### WORK TO DO
Set out each line from the following listing that includes the word "collection".
┌─ DATA SHOWN
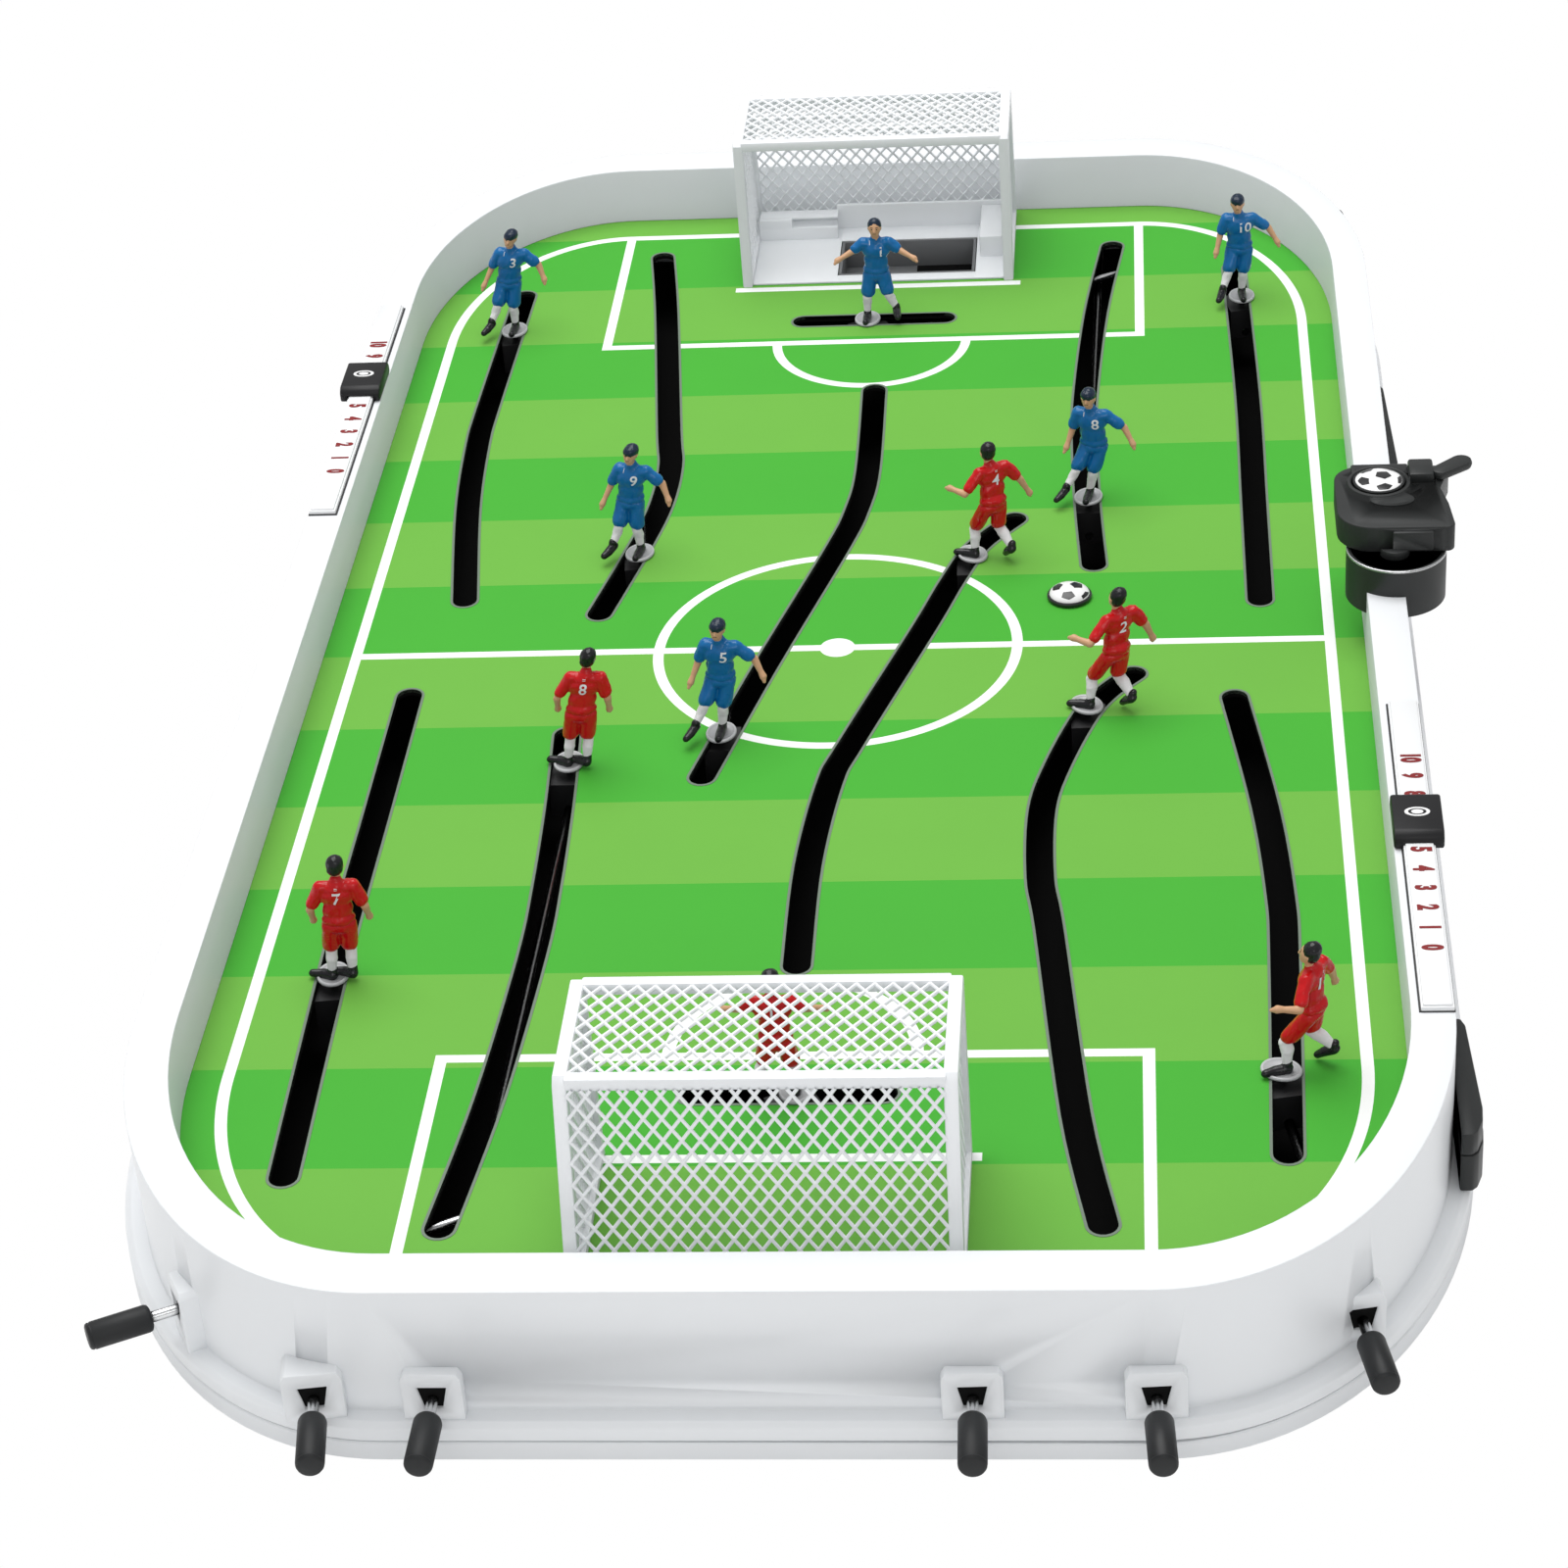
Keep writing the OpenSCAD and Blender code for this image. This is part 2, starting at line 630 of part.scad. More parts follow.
// Gear blank of diameter d with square teeth cut to depth t
module gear_shape(d, teeth, t)
    difference() {
        circle(d = d, $fn = 48);
        for (i = [0:teeth - 1])
            rotate(i * 360 / teeth)
                translate([d / 2 - t, -d * 0.7 / teeth])
                    square([t * 2, d * 1.4 / teeth]);
    }

// Steel rod with its pinion in the carriage and its hand grip outside the wall
module rod(p) {
    z = rod_height(p);
    reach = norm(run(p)) + boss_reach(p) + grip_gap;
    at_peg(p) {
        color("silver") {
            translate([0, CARRIAGE_FRONT, z])
                rotate([90, 0, 0])
                    cylinder(d = rod_d, h = CARRIAGE_FRONT + reach + grip_l - 6);
            translate([0, HUB_FRONT, z])
                rotate([90, 0, 0])
                    cylinder(d = HUB_D, h = HUB_FRONT + HUB_BACK);
            translate([0, PINION_T - pinion_back(p), z])
                rotate([90, 0, 0])
                    linear_extrude(PINION_T)
                        gear_shape(pinion_d(p), GEAR_TEETH, 0.6);
        }
        color("darkslategray")
            translate([0, -reach, z])
                rotate([90, 0, 0])
                    difference() {
                        rotate_extrude()
                            polygon([[0, 0], [grip_d / 2 - 1.5, 0], [grip_d / 2, 1.5], [grip_d / 2, grip_l - 2.5],
                                [grip_d / 2 - 2.5, grip_l], [0, grip_l]]);
                        translate([0, 0, -1])
                            cylinder(d = rod_d, h = grip_l - 2);
                    }
    }
}

// A limb: an eight-sided bar from a to b, d across
module limb(a, b, d) {
    v = b - a;
    translate(a)
        rotate([0, acos(v[2] / norm(v)), atan2(v[1], v[0])])
            cylinder(d = d, h = norm(v), $fn = 8);
}

BASE_H = 1.6;
HEAD_UP = 22;
// A moulded player on his peg, facing +X of his own axes, one foot on the base
module figure(p) {
    stance = p[6];
    cz = crown_z(p);
    team(p)
        translate(peg(p)) {
            color("black") {
                translate([0, 0, cz])
                    cylinder(d = peg_d, h = pitch_z + fit + 1 - cz);
                translate([0, 0, cz])
                    linear_extrude(CROWN_T)
                        gear_shape(crown_d(p), GEAR_TEETH, 1);
            }
            rotate([0, 0, p[4]])
                translate([0, 0, pitch_z + fit]) {
                    color("silver")
                        linear_extrude(BASE_H)
                            polygon([for (a = [0:20:340]) [8 * cos(a), 5 * sin(a)]]);
                    hip = [[-2, -5, 25], [0, -3, 25], [0, 6, 24], [0, -4, 25]][stance];
                    foot = [[-11, -12, 4], [-2, -8, 1], [0, 15, 1], [8, -12, 4]][stance];
                    planted = stance == KEEP ? -1 : 1;
                    color("black") {
                        translate([-3.5, -2, 0.5])
                            cube([9, 4, 4]);
                        translate(foot - [1.5, 2, 0])
                            cube([9, 4, 4]);
                    }
                    color("white") {
                        limb([-1, 0, 3], hip + [0, planted * 3, -7], 4.2);
                        limb(foot + [0, 0, 2], hip + [0, planted * -3.2, -7], 4.2);
                    }
                    color(p[5]) {
                        translate(hip + [0, 0, -9])
                            linear_extrude(11)
                                polygon([for (a = [0:30:330]) [4 * cos(a), 7.2 * sin(a)]]);
                        translate(hip)
                            linear_extrude(16)
                                polygon([for (a = [15:30:345]) [4.6 * cos(a), 8 * sin(a)]]);
                    }
                    color("tan") {
                        arm = stance == KEEP ? [3, 8, -6] : [3, 5, -13];
                        for (s = [-1, 1])
                            limb(hip + [0, s * 7, 13], hip + [arm[0], s * (7 + arm[1]), 13 + arm[2]], 4);
                        translate(hip + [0.5, 0, 14])
                            cylinder(d = 5, h = 6, $fn = 8);
                        translate(hip + [0.8, 0, HEAD_UP])
                            sphere(d = 10);
                    }
                }
        }
}

base_tray();
pitch_board();
rim_housing();
side_clips();
near_goal();
far_goal();
score_rails();
left_score_slider();
right_score_slider();
dispenser_cup();
dispenser_lid();
dispenser_button();
dispenser_lever();
ball();
guide(red_left_wing);  // red_left_wing_guide
carriage(red_left_wing);  // red_left_wing_carriage
rod(red_left_wing);  // red_left_wing_rod
figure(red_left_wing);  // red_left_wing_figure
carriage(red_left_mid);  // red_left_mid_carriage
rod(red_left_mid);  // red_left_mid_rod
figure(red_left_mid);  // red_left_mid_figure
guide(red_centre);  // red_centre_guide
carriage(red_centre);  // red_centre_carriage
rod(red_centre);  // red_centre_rod
figure(red_centre);  // red_centre_figure
guide(red_right_mid);  // red_right_mid_guide
carriage(red_right_mid);  // red_right_mid_carriage
rod(red_right_mid);  // red_right_mid_rod
figure(red_right_mid);  // red_right_mid_figure
guide(red_right_wing);  // red_right_wing_guide
carriage(red_right_wing);  // red_right_wing_carriage
rod(red_right_wing);  // red_right_wing_rod
figure(red_right_wing);  // red_right_wing_figure
guide(red_goalie);  // red_goalie_guide
carriage(red_goalie);  // red_goalie_carriage
rod(red_goalie);  // red_goalie_rod
figure(red_goalie);  // red_goalie_figure
guide(blue_left_wing);  // blue_left_wing_guide
carriage(blue_left_wing);  // blue_left_wing_carriage
rod(blue_left_wing);  // blue_left_wing_rod
figure(blue_left_wing);  // blue_left_wing_figure
carriage(blue_left_mid);  // blue_left_mid_carriage
rod(blue_left_mid);  // blue_left_mid_rod
figure(blue_left_mid);  // blue_left_mid_figure
guide(blue_centre);  // blue_centre_guide
carriage(blue_centre);  // blue_centre_carriage
rod(blue_centre);  // blue_centre_rod
figure(blue_centre);  // blue_centre_figure
guide(blue_right_mid);  // blue_right_mid_guide
carriage(blue_right_mid);  // blue_right_mid_carriage
rod(blue_right_mid);  // blue_right_mid_rod
figure(blue_right_mid);  // blue_right_mid_figure
guide(blue_right_wing);  // blue_right_wing_guide
carriage(blue_right_wing);  // blue_right_wing_carriage
rod(blue_right_wing);  // blue_right_wing_rod
figure(blue_right_wing);  // blue_right_wing_figure
guide(blue_goalie);  // blue_goalie_guide
carriage(blue_goalie);  // blue_goalie_carriage
rod(blue_goalie);  // blue_goalie_rod
figure(blue_goalie);  // blue_goalie_figure
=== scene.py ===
import math

import bmesh
import bpy
from mathutils import Matrix, Vector, geometry, noise
from mathutils.bvhtree import BVHTree


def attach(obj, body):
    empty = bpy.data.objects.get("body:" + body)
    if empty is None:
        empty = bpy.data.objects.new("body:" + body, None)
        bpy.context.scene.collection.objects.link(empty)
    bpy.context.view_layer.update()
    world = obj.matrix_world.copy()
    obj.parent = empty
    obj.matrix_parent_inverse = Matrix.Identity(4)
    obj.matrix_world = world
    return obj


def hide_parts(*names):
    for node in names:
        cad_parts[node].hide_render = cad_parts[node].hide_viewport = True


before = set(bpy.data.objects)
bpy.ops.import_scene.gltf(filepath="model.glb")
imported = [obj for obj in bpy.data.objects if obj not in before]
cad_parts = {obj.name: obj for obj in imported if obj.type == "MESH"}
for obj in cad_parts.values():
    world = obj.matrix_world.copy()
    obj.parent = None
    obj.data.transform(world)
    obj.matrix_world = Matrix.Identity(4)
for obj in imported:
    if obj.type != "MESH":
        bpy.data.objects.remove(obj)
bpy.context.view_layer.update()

# ---- Base tray -----------------------------------------------------------------------
# Lower half of the body: one grey-white polystyrene moulding with a skirt all round, a floor,
# and a wall under the pitch board. Its inside is painted black as shade, so the slots look
# bottomless.
MM = 0.001
PITCH_Z = 47
HALF_W = 225
HALF_L = 433
CORNER_W = 94
CORNER_L = 136
RIM_SIDE = 16
RIM_END = 20.5
FLANGE_OUT = 8
SEAM_Z = 16.5
WALL = 2.5
FOOT_H = 8
SKIRT_Z = FOOT_H - 0.5
CORNER_STEPS = 28
TRAY_COLOUR = (0.80, 0.82, 0.84)
PAINTED_SHADE_BLACK = (0.004, 0.004, 0.004)


def outline(side, end, steps=CORNER_STEPS):
    """The body's plan as points in mm: its inner wall grown by side in X and by end in Y."""
    points = []
    rx, ry = CORNER_W + side, CORNER_L + end
    for quarter, (sx, sy) in enumerate([(1, 1), (-1, 1), (-1, -1), (1, -1)]):
        for step in range(steps + 1):
            a = math.radians(90 * (quarter + step / steps))
            points.append((
                sx * (HALF_W - CORNER_W) + rx * math.cos(a),
                sy * (HALF_L - CORNER_L) + ry * math.sin(a),
            ))
    return points


def sweep_plan(profile, shift=None):
    """A band round the body from (side, end, z) points; shift moves z by a point's plan."""
    form = bmesh.new()
    rings = []
    for side, end, z in profile:
        ring = []
        for x, y in outline(side, end):
            dz = shift(x, y, z) if shift else 0
            ring.append(form.verts.new((x, y, z + dz)))
        rings.append(ring)
    for low, high in zip(rings, rings[1:]):
        for i in range(len(low)):
            j = (i + 1) % len(low)
            form.faces.new((low[i], low[j], high[j], high[i]))
    return form


def finish_form(form, name, smooth_angle=32):
    """Turns a bmesh in mm into a mesh in metres with crisp edges only at its corners."""
    bmesh.ops.recalc_face_normals(form, faces=form.faces)
    for face in form.faces:
        face.smooth = True
    limit = math.radians(smooth_angle)
    for edge in form.edges:
        edge.smooth = edge.calc_face_angle(math.pi) < limit
    form.transform(Matrix.Scale(MM, 4))
    mesh = bpy.data.meshes.new(name)
    form.to_mesh(mesh)
    form.free()
    return mesh


def fit_piece(name, mesh, body, materials, stands_for=()):
    """Puts a mesh in the scene as a piece that rides on a body and takes a slot's finish."""
    thing = bpy.data.objects.new(name, mesh)
    bpy.context.scene.collection.objects.link(thing)
    if not mesh.materials:
        for material in materials:
            mesh.materials.append(material)
    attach(thing, body)
    if stands_for:
        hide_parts(*stands_for)
    return thing


def socket(group, name, direction, kind="NodeSocketFloat", value=None):
    made = group.interface.new_socket(name=name, in_out=direction, socket_type=kind)
    if value is not None:
        made.default_value = value
    return made


def link(tree, start, end):
    tree.links.new(start, end)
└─
### TASK SOLUTION
        bpy.context.scene.collection.objects.link(empty)
    bpy.context.scene.collection.objects.link(thing)